EndpointProtocolDescription
GET /.well-known/capstan.jsonCapstanAgent manifest with all capabilities
GET /.well-known/agent.jsonA2AAgent card with skills list
POST /.well-known/a2aA2AJSON-RPC task handler
POST /.well-known/mcpMCPStreamable HTTP MCP endpoint
GET /openapi.jsonOpenAPIOpenAPI 3.1 specification
GET /capstan/approvalsCapstanApproval workflow management

File-Based Routing

Routes live in app/routes/. The router scans the directory tree and maps files to URL patterns.

File PatternRoute TypeDescription
*.api.tsAPIAPI handler (exports HTTP methods)
*.page.tsxPageReact page component (SSR)
_layout.tsxLayoutWraps nested routes via <Outlet>
_middleware.tsMiddlewareRuns before handlers in scope
_loading.tsxLoadingSuspense fallback for pages
_error.tsxErrorError boundary for pages

Dynamic segments use [param], catch-all uses [...param], route groups use (name) (transparent in URL).

definePolicy()

Policies define permission rules evaluated before route handlers.
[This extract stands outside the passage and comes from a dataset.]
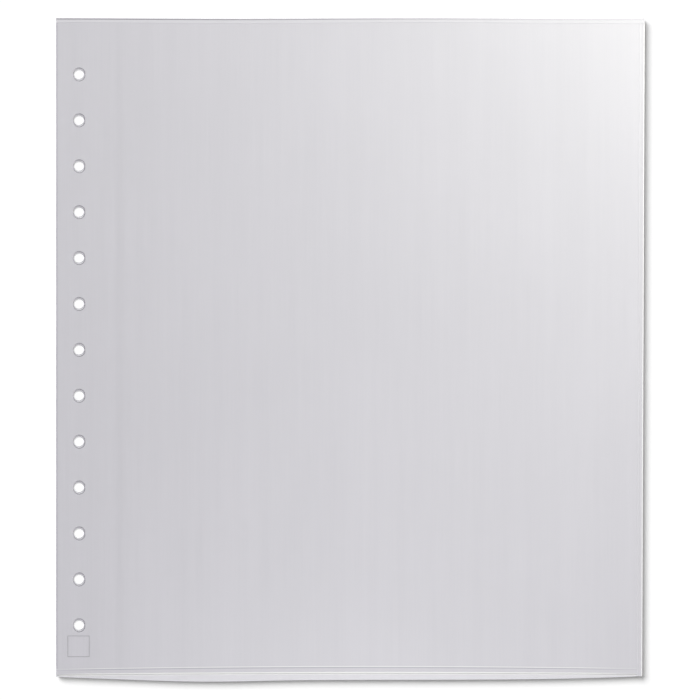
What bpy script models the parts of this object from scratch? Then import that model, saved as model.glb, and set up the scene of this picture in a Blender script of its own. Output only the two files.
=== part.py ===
"""A sheet protector for portfolio prints: two clear films welded into a pocket, with a punched margin.

The page lies flat with its punched margin at -X, its welded head at +Y and its open mouth at -Y.
Lengths are in metres. The page is drawn from its lower left corner, then centred on the origin.
"""

import math

import bmesh
import bpy
from mathutils import Vector

# The print that the pocket holds, and the room left around it
insert_width = 0.2794
insert_height = 0.3556
side_ease = 0.0063
mouth_ease = 0.0061

# The films
film_thickness = 0.000125
pocket_clearance = 0.00025
seat_gap = 0.0003

# The punched margin
margin_width = 0.0335
hole_count = 13
hole_pitch = 0.0254
hole_diameter = 0.00635
hole_inset = 0.0125
first_hole_drop = 0.0311
hole_sides = 32
punch_overrun = 0.0025

# The welded seams
binding_weld_width = 0.0029
head_weld_width = 0.0028
outer_weld_width = 0.0030
weld_edge_round = 0.00008
weld_edge_angle = math.radians(60)

# The line that the leaf turns about, beside the binding weld
flex_gap_margin = 0.00015
flex_gap_leaf = 0.00055

# The open mouth: a hem folded inward on the front film, and a longer lip on the back film
hem_width = 0.0034
hem_fold_gap = 0.000075
hem_inset = 0.0011
hem_arch = 0.0008
lip_bow = 0.0019
lip_flatness = 4
belly_depth = 0.0010
belly_place = 0.25
belly_spread = 0.12

# How far the corners lie from a true rectangle's
outer_draw = 0.0014
head_slope = 0.0
mouth_slope = 0.0004

# How finely curved edges are drawn
mouth_steps_per_metre = 80
fold_steps = 6
corner_merge = 0.0000001

# Places worked out from the sizes
flex_line = margin_width + binding_weld_width + flex_gap_margin
leaf_start = flex_line + flex_gap_leaf
pocket_width = insert_width + side_ease
page_width = leaf_start + pocket_width + outer_weld_width
page_height = mouth_ease + insert_height + head_weld_width

back_base = 0.0
fold_radius = (film_thickness + hem_fold_gap) / 2
front_base = back_base + film_thickness + pocket_clearance + 2 * fold_radius
page_top = front_base + film_thickness

# Each finish: its colour and its roughness
film_finish = ((0.60, 0.59, 0.63, 1.0), 0.32)
weld_finish = ((0.68, 0.67, 0.71, 1.0), 0.28)
hem_finish = ((0.56, 0.55, 0.59, 1.0), 0.30)


def clear_scene():
    for item in list(bpy.data.objects):
        bpy.data.objects.remove(item, do_unlink=True)


def new_collection(name):
    group = bpy.data.collections.new(name)
    bpy.context.scene.collection.children.link(group)
    return group


def lip_line(x):
    """The lower edge of the back film: a flat bow with a fuller belly beside the margin."""
    share = x / page_width
    bow = lip_bow * (1 - abs(2 * share - 1) ** lip_flatness)
    belly = belly_depth * math.exp(-(((share - belly_place) / belly_spread) ** 2))
    return mouth_slope * share - bow - belly


def hem_line(x):
    """The folded edge of the front film, a little above the lip and arched up in the middle."""
    share = x / page_width
    return mouth_slope * share + hem_inset + hem_arch * (1 - (2 * share - 1) ** 2)


def over_hem(x):
    return hem_line(x) + hem_width + seat_gap


def head_line(x):
    return page_height - head_slope * x / page_width


def head_weld_edge(x):
    return head_line(x) - head_weld_width


def under_head_weld(x):
    return head_weld_edge(x) - seat_gap


def outer_edge(y):
    """The outer side's x, which draws in towards the mouth."""
    return page_width - outer_draw * (1 - y / page_height)


def steps_across(start, end):
    return max(1, round((end - start) * mouth_steps_per_metre))


def lowest_lip():
    steps = steps_across(0, page_width)
    return min(lip_line(page_width * i / steps) for i in range(steps + 1))


def straight_outline(start, end_low, end_high, bottom, top):
    """Four corners between two sides and two straight lines that follow x."""
    lower = [(start, bottom(start)), (end_low, bottom(end_low))]
    return lower + [(end_high, top(end_high)), (start, top(start))]


def bowed_outline(start, end_low, end_high, bottom, top):
    """Corners between two sides, a curved lower line and a straight upper one."""
    steps = steps_across(start, end_low)
    places = [start + (end_low - start) * i / steps for i in range(steps + 1)]
    lower = [(x, bottom(x)) for x in places]
    return lower + [(end_high, top(end_high)), (start, top(start))]


def flat_piece(name, outline, base, thickness, group, parent):
    """A flat outline given its thickness, as a mesh whose lowest face is at base."""
    curve = bpy.data.curves.new(name + "_outline", "CURVE")
    curve.dimensions = "2D"
    curve.fill_mode = "BOTH"
    curve.extrude = thickness / 2
    spline = curve.splines.new("POLY")
    spline.points.add(len(outline) - 1)
    origin = parent.matrix_world.translation
    for point, (x, y) in zip(spline.points, outline):
        point.co = (x + page_shift.x - origin.x, y + page_shift.y - origin.y, 0, 1)
    spline.use_cyclic_u = True
    drawn = bpy.data.objects.new(name + "_outline", curve)
    group.objects.link(drawn)
    graph = bpy.context.evaluated_depsgraph_get()
    mesh = bpy.data.meshes.new_from_object(drawn.evaluated_get(graph))
    bpy.data.objects.remove(drawn, do_unlink=True)
    mesh.name = name
    shape = bmesh.new()
    shape.from_mesh(mesh)
    bmesh.ops.remove_doubles(shape, verts=shape.verts, dist=corner_merge)
    bmesh.ops.translate(shape, verts=shape.verts, vec=(0, 0, base + thickness / 2 - origin.z))
    bmesh.ops.recalc_face_normals(shape, faces=shape.faces)
    shape.to_mesh(mesh)
    shape.free()
    piece = bpy.data.objects.new(name, mesh)
    group.objects.link(piece)
    piece.parent = parent
    return piece


def add_finish(piece, look):
    colour, roughness = look
    material = bpy.data.materials.new(piece.name + "_finish")
    material.use_nodes = True
    shader = material.node_tree.nodes["Principled BSDF"]
    shader.inputs["Base Color"].default_value = colour
    shader.inputs["Roughness"].default_value = roughness
    piece.data.materials.clear()
    piece.data.materials.append(material)


def pivot(name, place, parent, group):
    """An empty at a place given from the page's lower left corner."""
    empty = bpy.data.objects.new(name, None)
    group.objects.link(empty)
    empty.parent = parent
    empty.location = Vector(place) + page_shift - parent.matrix_world.translation
    bpy.context.view_layer.update()
    return empty


def punch(group):
    """One round cutter for each hole, down the margin from the head."""
    first = head_line(0) - first_hole_drop
    bpy.ops.mesh.primitive_cylinder_add(
        vertices=hole_sides,
        radius=hole_diameter / 2,
        depth=page_top + 2 * punch_overrun,
    )
    cutter = bpy.context.object
    cutter.name = "hole_punch"
    for owner in list(cutter.users_collection):
        owner.objects.unlink(cutter)
    group.objects.link(cutter)
    cutter.location = Vector((hole_inset, first, page_top / 2)) + page_shift
    row = cutter.modifiers.new("row", "ARRAY")
    row.count = hole_count
    row.use_relative_offset = False
    row.use_constant_offset = True
    row.constant_offset_displace = (0, -hole_pitch, 0)
    row.use_merge_vertices = False
    cutter.hide_render = True
    cutter.display_type = "WIRE"
    return cutter


def punched_ply(name, base, bottom, cutter, group, parent):
    """One film layer of the margin, with the row of ring holes cut through it."""
    side = margin_width - seat_gap
    outline = bowed_outline(0, side, side, bottom, under_head_weld)
    ply = flat_piece(name, outline, base, film_thickness, group, parent)
    holes = ply.modifiers.new("ring_holes", "BOOLEAN")
    holes.operation = "DIFFERENCE"
    holes.solver = "EXACT"
    holes.object = cutter
    add_finish(ply, film_finish)


def film(name, base, bottom, group, parent):
    """One film layer of the pocket, between the binding weld and the outer weld."""
    side_gap = outer_weld_width + seat_gap
    side_low = outer_edge(0) - side_gap
    side_high = outer_edge(page_height) - side_gap
    outline = bowed_outline(leaf_start, side_low, side_high, bottom, under_head_weld)
    sheet = flat_piece(name, outline, base, film_thickness, group, parent)
    add_finish(sheet, film_finish)


def weld(name, outline, group, parent):
    """A fused strip as thick as both films and the pocket between them."""
    strip = flat_piece(name, outline, back_base, page_top - back_base, group, parent)
    edge = strip.modifiers.new("pressed_edge", "BEVEL")
    edge.width = weld_edge_round
    edge.segments = 1
    edge.limit_method = "ANGLE"
    edge.angle_limit = weld_edge_angle
    add_finish(strip, weld_finish)


def hem_profile():
    """The middle of the hem's film, seen along the mouth: out, round a tight fold, and back below."""
    upper = front_base + film_thickness / 2
    middle = upper - fold_radius
    bend = fold_radius + film_thickness / 2
    points = [(hem_width, upper)]
    for i in range(fold_steps + 1):
        turn = math.pi * (0.5 + i / fold_steps)
        out = bend + fold_radius * math.cos(turn)
        points.append((out, middle + fold_radius * math.sin(turn)))
    points.append((hem_width, upper - 2 * fold_radius))
    return points


def hem(name, start, end, group, parent):
    """The front film's folded edge from start to end: its middle surface, given the film's thickness."""
    profile = hem_profile()
    rows = len(profile) - 1
    columns = steps_across(start, end)
    origin = parent.matrix_world.translation
    shape = bmesh.new()
    bmesh.ops.create_grid(shape, x_segments=columns, y_segments=rows, size=1)
    for vert in shape.verts:
        x = start + (end - start) * (vert.co.x + 1) / 2
        out, height = profile[round((vert.co.y + 1) / 2 * rows)]
        vert.co = Vector((x, hem_line(x) + out, height)) + page_shift - origin
    bmesh.ops.recalc_face_normals(shape, faces=shape.faces)
    mesh = bpy.data.meshes.new(name)
    shape.to_mesh(mesh)
    shape.free()
    mesh.shade_smooth()
    strip = bpy.data.objects.new(name, mesh)
    group.objects.link(strip)
    strip.parent = parent
    wall = strip.modifiers.new("film_thickness", "SOLIDIFY")
    wall.thickness = film_thickness
    wall.offset = 0
    wall.use_even_offset = True
    add_finish(strip, hem_finish)


clear_scene()
sheet_protector = new_collection("sheet_protector")
cutters = new_collection("cutters")

page_shift = Vector((-page_width / 2, -(page_height + lowest_lip()) / 2, 0))
page = bpy.data.objects.new("page", None)
sheet_protector.objects.link(page)

# The margin, which the rings hold
ring_holes = punch(cutters)
punched_ply("margin_back_ply", back_base, lip_line, ring_holes, sheet_protector, page)
punched_ply("margin_front_ply", front_base, over_hem, ring_holes, sheet_protector, page)
hem("margin_hem", 0, margin_width - seat_gap, sheet_protector, page)

margin_end = margin_width + binding_weld_width
margin_head = straight_outline(0, margin_end, margin_end, head_weld_edge, head_line)
weld("margin_head_weld", margin_head, sheet_protector, page)
binding = straight_outline(margin_width, margin_end, margin_end, lip_line, under_head_weld)
weld("binding_weld", binding, sheet_protector, page)

# The leaf, which flexes beside the binding weld
flex_place = (flex_line, page_height / 2, (back_base + page_top) / 2)
leaf_pivot = pivot("leaf_pivot", flex_place, page, sheet_protector)
film("back_film", back_base, lip_line, sheet_protector, leaf_pivot)
film("front_film", front_base, over_hem, sheet_protector, leaf_pivot)

outer_corner = outer_edge(page_height)
head = straight_outline(leaf_start, outer_corner, outer_corner, head_weld_edge, head_line)
weld("head_weld", head, sheet_protector, leaf_pivot)
low_end = outer_edge(0)
low_start = low_end - outer_weld_width
outer = [
    (low_start, lip_line(low_start)),
    (low_end, lip_line(low_end)),
    (outer_corner, under_head_weld(outer_corner)),
    (outer_corner - outer_weld_width, under_head_weld(outer_corner)),
]
weld("outer_weld", outer, sheet_protector, leaf_pivot)

# The mouth, which lifts off the back film
hem_end = low_start - seat_gap
mouth_middle = (leaf_start + hem_end) / 2
mouth_place = (mouth_middle, hem_line(mouth_middle), front_base)
mouth_pivot = pivot("mouth_pivot", mouth_place, leaf_pivot, sheet_protector)
hem("mouth_hem", leaf_start, hem_end, sheet_protector, mouth_pivot)
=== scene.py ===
import math

import bmesh
import bpy
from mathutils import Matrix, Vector


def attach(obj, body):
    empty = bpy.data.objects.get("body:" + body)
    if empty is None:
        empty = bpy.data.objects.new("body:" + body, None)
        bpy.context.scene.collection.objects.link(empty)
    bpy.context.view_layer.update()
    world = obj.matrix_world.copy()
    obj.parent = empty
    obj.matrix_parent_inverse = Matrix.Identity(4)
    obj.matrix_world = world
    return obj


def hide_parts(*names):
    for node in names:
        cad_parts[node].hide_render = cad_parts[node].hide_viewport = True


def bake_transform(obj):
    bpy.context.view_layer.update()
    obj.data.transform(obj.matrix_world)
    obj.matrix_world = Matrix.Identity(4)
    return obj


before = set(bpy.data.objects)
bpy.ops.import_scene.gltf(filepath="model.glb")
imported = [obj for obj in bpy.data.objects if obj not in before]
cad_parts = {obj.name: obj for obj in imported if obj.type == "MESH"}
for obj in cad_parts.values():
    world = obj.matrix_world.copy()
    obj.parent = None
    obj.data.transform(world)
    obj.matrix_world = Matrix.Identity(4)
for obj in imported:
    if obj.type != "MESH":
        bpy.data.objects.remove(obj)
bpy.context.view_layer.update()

# Metres, measured from the page's lower left corner, as the solids have them
page = {
    "width": 0.3258,
    "height": 0.3645,
    "shiftX": -0.1629,
    "shiftY": -0.18090963,
    "film": 0.000125,
    "frontBase": 0.000575,
    "top": 0.0007,
    "outerWeld": 0.0030,
    "headWeld": 0.0028,
    "outerDraw": 0.0014,
    "mouthSlope": 0.0004,
}
head = {"rise": 0.00025, "ripple": 0.00018, "wave": 0.61}
lip = {"bow": 0.0019, "belly": 0.0010, "bellyAt": 0.25, "bellySpread": 0.12}
fold = {"corner": 0.0011, "bow": 0.0008}
flex = {"start": 0.03655, "end": 0.0450, "steps": 12}  # the band that bends on the rings
# The part of the front film at the mouth, and in how many panels from each side to the middle
mouth = {"left": 0.0450, "middle": 0.1838, "right": 0.3213, "reach": 0.120, "panels": 4}


def lipLine(x):  # lower edge of the back film
    share = x / page["width"]
    bow = lip["bow"] * (1 - abs(2 * share - 1) ** 4)
    belly = lip["belly"] * math.exp(-(((share - lip["bellyAt"]) / lip["bellySpread"]) ** 2))
    return page["mouthSlope"] * share - bow - belly


def foldLine(x):  # folded edge of the front film
    share = x / page["width"]
    return page["mouthSlope"] * share + fold["corner"] + fold["bow"] * (1 - (2 * share - 1) ** 2)


def headLine(x):  # the weld at the head has drawn the films up a little, in waves
    share = x / page["width"]
    wave = head["ripple"] * (1 - math.cos(2 * math.pi * share / head["wave"]))
    return page["height"] + head["rise"] - wave


def underHeadWeld(x):
    return headLine(x) - page["headWeld"]


def outerLean(y):  # the outer side draws in towards the mouth
    return 1 - page["outerDraw"] / page["width"] * (1 - y / page["height"])


def evenly(start, end, step):
    count = max(1, math.ceil((end - start) / step - 0.001))
    return [start + (end - start) * i / count for i in range(count + 1)]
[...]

import { definePolicy } from "@zauso-ai/capstan-core";

export const requireAuth = definePolicy({
  key: "requireAuth",
  title: "Require Authentication",
  effect: "deny",
  async check({ ctx }) {
    if (!ctx.auth.isAuthenticated) {
      return { effect: "deny", reason: "Authentication required" };
    }
    return { effect: "allow" };
  },
});

Policy Effects

EffectBehavior
allowRequest proceeds normally
denyRequest is rejected with 403 Forbidden
approveRequest is held for human approval (returns 202 with approval ID)
redactRequest proceeds but response data may be filtered

When multiple policies apply, all are evaluated and the most restrictive effect wins: allow < redact < approve < deny.

defineModel (Database)

Capstan uses Drizzle ORM for data modeling. defineModel() creates typed table definitions with auto-generated CRUD route helpers.

import { defineModel } from "@zauso-ai/capstan-db";
import { text, integer } from "drizzle-orm/sqlite-core";

export const ticket = defineModel("ticket", {
  title: text("title").notNull(),
  priority: text("priority").default("medium"),
  status: text("status").default("open"),
});

Features: migrations, vector search, and generated CRUD endpoints that integrate with defineAPI() and the multi-protocol registry.

Verification Loop

capstan verify --json runs an 8-step cascade against your application:

StepChecks
structureRequired files exist
configConfig file loads and has a valid export
routesAPI files export handlers, write endpoints have policies
modelsModel definitions valid
typechecktsc --noEmit passes
contractsModels match routes, policy references valid
manifestAgent manifest matches live routes
protocolsHTTP, MCP, A2A, OpenAPI schema consistency

Output includes repairChecklist with fixCategory and autoFixable flags, enabling an AI self-repair loop.

AI in Web Handlers

The AI toolkit integrates with web handlers via the request context:

export const POST = defineAPI({
  // ...
  async handler({ input, ctx }) {
    const analysis = await ctx.think(input.message, {
      schema: z.object({ intent: z.string(), confidence: z.number() }),
    });

    await ctx.remember(`User asked about: ${analysis.intent}`);
    const history = await ctx.recall(input.message);

    return { analysis, relatedHistory: history };
  },
});

think() returns structured data via Zod schema parsing. generate() returns raw text. Both have streaming variants.